▸ Dataset excerpt:
=-=-=

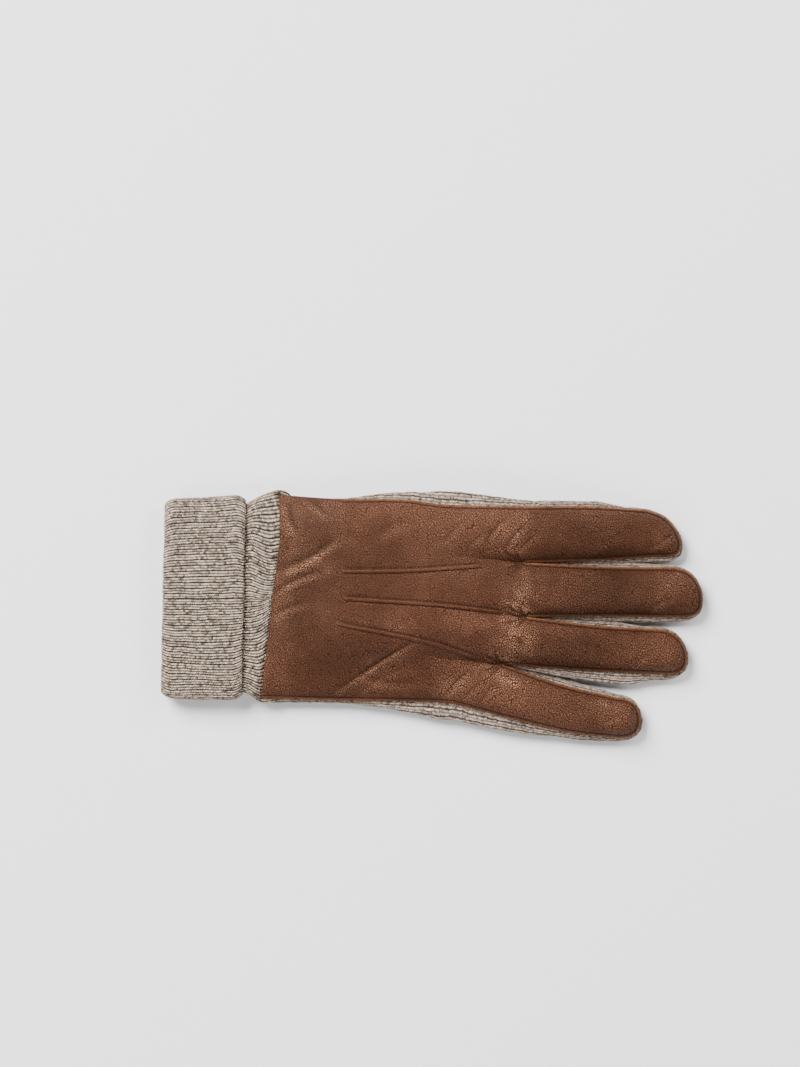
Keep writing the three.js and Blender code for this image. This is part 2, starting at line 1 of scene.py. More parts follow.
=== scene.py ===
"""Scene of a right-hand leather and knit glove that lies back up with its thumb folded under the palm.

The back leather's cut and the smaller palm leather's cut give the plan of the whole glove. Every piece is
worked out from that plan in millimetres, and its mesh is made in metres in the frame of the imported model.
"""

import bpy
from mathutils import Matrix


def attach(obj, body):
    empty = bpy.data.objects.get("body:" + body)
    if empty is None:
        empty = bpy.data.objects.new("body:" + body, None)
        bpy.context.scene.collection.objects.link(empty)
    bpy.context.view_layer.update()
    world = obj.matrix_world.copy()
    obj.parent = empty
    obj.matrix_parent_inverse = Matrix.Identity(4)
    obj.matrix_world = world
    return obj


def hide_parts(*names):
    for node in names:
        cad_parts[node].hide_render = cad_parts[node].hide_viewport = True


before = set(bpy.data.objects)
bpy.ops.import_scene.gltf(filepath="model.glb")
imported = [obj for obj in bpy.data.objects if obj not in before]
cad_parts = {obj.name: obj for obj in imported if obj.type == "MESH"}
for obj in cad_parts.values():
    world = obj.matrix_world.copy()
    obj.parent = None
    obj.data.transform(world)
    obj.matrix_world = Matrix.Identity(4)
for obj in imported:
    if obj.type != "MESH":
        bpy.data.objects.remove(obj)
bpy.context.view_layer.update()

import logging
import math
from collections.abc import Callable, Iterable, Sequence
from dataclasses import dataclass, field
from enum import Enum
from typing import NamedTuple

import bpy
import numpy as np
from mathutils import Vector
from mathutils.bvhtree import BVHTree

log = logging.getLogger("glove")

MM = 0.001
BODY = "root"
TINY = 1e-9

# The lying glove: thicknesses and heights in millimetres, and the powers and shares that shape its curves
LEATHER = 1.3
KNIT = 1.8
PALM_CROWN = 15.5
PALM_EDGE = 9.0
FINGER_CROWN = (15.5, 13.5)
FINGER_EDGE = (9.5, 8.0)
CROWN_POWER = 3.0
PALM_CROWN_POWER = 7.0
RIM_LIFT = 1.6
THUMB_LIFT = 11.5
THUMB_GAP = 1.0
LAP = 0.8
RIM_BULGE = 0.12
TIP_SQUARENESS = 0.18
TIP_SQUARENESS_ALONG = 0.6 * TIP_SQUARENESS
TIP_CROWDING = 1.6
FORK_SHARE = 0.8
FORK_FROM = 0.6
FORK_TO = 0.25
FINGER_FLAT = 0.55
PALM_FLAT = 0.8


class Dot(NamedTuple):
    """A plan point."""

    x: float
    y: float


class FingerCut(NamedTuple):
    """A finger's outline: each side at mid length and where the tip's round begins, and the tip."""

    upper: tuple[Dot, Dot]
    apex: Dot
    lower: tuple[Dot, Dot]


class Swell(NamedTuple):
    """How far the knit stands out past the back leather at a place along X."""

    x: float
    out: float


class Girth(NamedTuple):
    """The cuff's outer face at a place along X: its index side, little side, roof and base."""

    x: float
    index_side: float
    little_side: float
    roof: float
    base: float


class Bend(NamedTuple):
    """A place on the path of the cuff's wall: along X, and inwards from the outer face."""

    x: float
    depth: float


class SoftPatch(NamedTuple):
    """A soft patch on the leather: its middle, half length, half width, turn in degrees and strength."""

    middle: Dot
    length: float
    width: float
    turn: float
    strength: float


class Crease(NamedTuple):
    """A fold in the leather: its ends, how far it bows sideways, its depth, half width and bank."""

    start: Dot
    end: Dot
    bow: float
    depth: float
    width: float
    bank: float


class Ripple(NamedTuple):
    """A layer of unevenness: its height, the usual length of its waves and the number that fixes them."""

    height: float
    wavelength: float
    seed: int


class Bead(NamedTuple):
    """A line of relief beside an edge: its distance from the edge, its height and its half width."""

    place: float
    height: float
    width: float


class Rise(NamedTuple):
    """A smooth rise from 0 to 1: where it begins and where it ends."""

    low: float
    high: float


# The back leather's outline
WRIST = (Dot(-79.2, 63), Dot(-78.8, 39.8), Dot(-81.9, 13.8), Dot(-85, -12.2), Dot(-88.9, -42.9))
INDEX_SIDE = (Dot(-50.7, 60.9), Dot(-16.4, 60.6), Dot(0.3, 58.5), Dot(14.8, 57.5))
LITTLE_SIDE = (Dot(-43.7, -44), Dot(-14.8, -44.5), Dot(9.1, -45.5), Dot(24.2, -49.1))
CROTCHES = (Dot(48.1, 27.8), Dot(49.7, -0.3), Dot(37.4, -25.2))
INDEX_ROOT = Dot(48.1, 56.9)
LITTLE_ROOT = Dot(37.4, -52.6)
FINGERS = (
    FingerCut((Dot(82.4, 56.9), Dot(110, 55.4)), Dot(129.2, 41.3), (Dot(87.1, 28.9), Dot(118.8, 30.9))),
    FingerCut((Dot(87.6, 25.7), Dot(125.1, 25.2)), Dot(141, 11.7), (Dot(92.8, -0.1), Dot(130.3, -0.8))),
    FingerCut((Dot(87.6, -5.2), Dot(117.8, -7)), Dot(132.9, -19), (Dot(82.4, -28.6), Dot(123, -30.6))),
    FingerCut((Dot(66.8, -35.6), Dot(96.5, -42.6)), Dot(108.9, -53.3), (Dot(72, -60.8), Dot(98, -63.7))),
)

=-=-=

▸ Task to carry out:
Extract the complete listing above, reproducing each line exactly.

▸ Solution below:
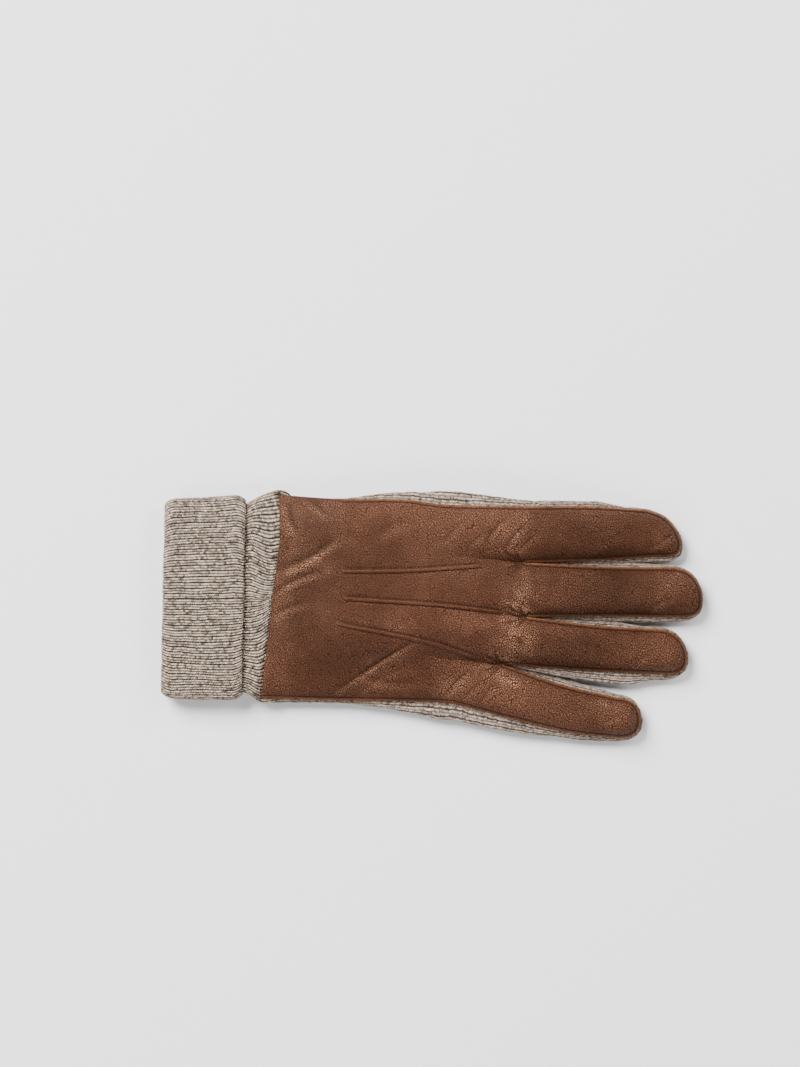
Keep writing the three.js and Blender code for this image. This is part 2, starting at line 1 of scene.py. More parts follow.
=== scene.py ===
"""Scene of a right-hand leather and knit glove that lies back up with its thumb folded under the palm.

The back leather's cut and the smaller palm leather's cut give the plan of the whole glove. Every piece is
worked out from that plan in millimetres, and its mesh is made in metres in the frame of the imported model.
"""

import bpy
from mathutils import Matrix


def attach(obj, body):
    empty = bpy.data.objects.get("body:" + body)
    if empty is None:
        empty = bpy.data.objects.new("body:" + body, None)
        bpy.context.scene.collection.objects.link(empty)
    bpy.context.view_layer.update()
    world = obj.matrix_world.copy()
    obj.parent = empty
    obj.matrix_parent_inverse = Matrix.Identity(4)
    obj.matrix_world = world
    return obj


def hide_parts(*names):
    for node in names:
        cad_parts[node].hide_render = cad_parts[node].hide_viewport = True


before = set(bpy.data.objects)
bpy.ops.import_scene.gltf(filepath="model.glb")
imported = [obj for obj in bpy.data.objects if obj not in before]
cad_parts = {obj.name: obj for obj in imported if obj.type == "MESH"}
for obj in cad_parts.values():
    world = obj.matrix_world.copy()
    obj.parent = None
    obj.data.transform(world)
    obj.matrix_world = Matrix.Identity(4)
for obj in imported:
    if obj.type != "MESH":
        bpy.data.objects.remove(obj)
bpy.context.view_layer.update()

import logging
import math
from collections.abc import Callable, Iterable, Sequence
from dataclasses import dataclass, field
from enum import Enum
from typing import NamedTuple

import bpy
import numpy as np
from mathutils import Vector
from mathutils.bvhtree import BVHTree

log = logging.getLogger("glove")

MM = 0.001
BODY = "root"
TINY = 1e-9

# The lying glove: thicknesses and heights in millimetres, and the powers and shares that shape its curves
LEATHER = 1.3
KNIT = 1.8
PALM_CROWN = 15.5
PALM_EDGE = 9.0
FINGER_CROWN = (15.5, 13.5)
FINGER_EDGE = (9.5, 8.0)
CROWN_POWER = 3.0
PALM_CROWN_POWER = 7.0
RIM_LIFT = 1.6
THUMB_LIFT = 11.5
THUMB_GAP = 1.0
LAP = 0.8
RIM_BULGE = 0.12
TIP_SQUARENESS = 0.18
TIP_SQUARENESS_ALONG = 0.6 * TIP_SQUARENESS
TIP_CROWDING = 1.6
FORK_SHARE = 0.8
FORK_FROM = 0.6
FORK_TO = 0.25
FINGER_FLAT = 0.55
PALM_FLAT = 0.8


class Dot(NamedTuple):
    """A plan point."""

    x: float
    y: float


class FingerCut(NamedTuple):
    """A finger's outline: each side at mid length and where the tip's round begins, and the tip."""

    upper: tuple[Dot, Dot]
    apex: Dot
    lower: tuple[Dot, Dot]


class Swell(NamedTuple):
    """How far the knit stands out past the back leather at a place along X."""

    x: float
    out: float


class Girth(NamedTuple):
    """The cuff's outer face at a place along X: its index side, little side, roof and base."""

    x: float
    index_side: float
    little_side: float
    roof: float
    base: float


class Bend(NamedTuple):
    """A place on the path of the cuff's wall: along X, and inwards from the outer face."""

    x: float
    depth: float


class SoftPatch(NamedTuple):
    """A soft patch on the leather: its middle, half length, half width, turn in degrees and strength."""

    middle: Dot
    length: float
    width: float
    turn: float
    strength: float


class Crease(NamedTuple):
    """A fold in the leather: its ends, how far it bows sideways, its depth, half width and bank."""

    start: Dot
    end: Dot
    bow: float
    depth: float
    width: float
    bank: float


class Ripple(NamedTuple):
    """A layer of unevenness: its height, the usual length of its waves and the number that fixes them."""

    height: float
    wavelength: float
    seed: int


class Bead(NamedTuple):
    """A line of relief beside an edge: its distance from the edge, its height and its half width."""

    place: float
    height: float
    width: float


class Rise(NamedTuple):
    """A smooth rise from 0 to 1: where it begins and where it ends."""

    low: float
    high: float


# The back leather's outline
WRIST = (Dot(-79.2, 63), Dot(-78.8, 39.8), Dot(-81.9, 13.8), Dot(-85, -12.2), Dot(-88.9, -42.9))
INDEX_SIDE = (Dot(-50.7, 60.9), Dot(-16.4, 60.6), Dot(0.3, 58.5), Dot(14.8, 57.5))
LITTLE_SIDE = (Dot(-43.7, -44), Dot(-14.8, -44.5), Dot(9.1, -45.5), Dot(24.2, -49.1))
CROTCHES = (Dot(48.1, 27.8), Dot(49.7, -0.3), Dot(37.4, -25.2))
INDEX_ROOT = Dot(48.1, 56.9)
LITTLE_ROOT = Dot(37.4, -52.6)
FINGERS = (
    FingerCut((Dot(82.4, 56.9), Dot(110, 55.4)), Dot(129.2, 41.3), (Dot(87.1, 28.9), Dot(118.8, 30.9))),
    FingerCut((Dot(87.6, 25.7), Dot(125.1, 25.2)), Dot(141, 11.7), (Dot(92.8, -0.1), Dot(130.3, -0.8))),
    FingerCut((Dot(87.6, -5.2), Dot(117.8, -7)), Dot(132.9, -19), (Dot(82.4, -28.6), Dot(123, -30.6))),
    FingerCut((Dot(66.8, -35.6), Dot(96.5, -42.6)), Dot(108.9, -53.3), (Dot(72, -60.8), Dot(98, -63.7))),
)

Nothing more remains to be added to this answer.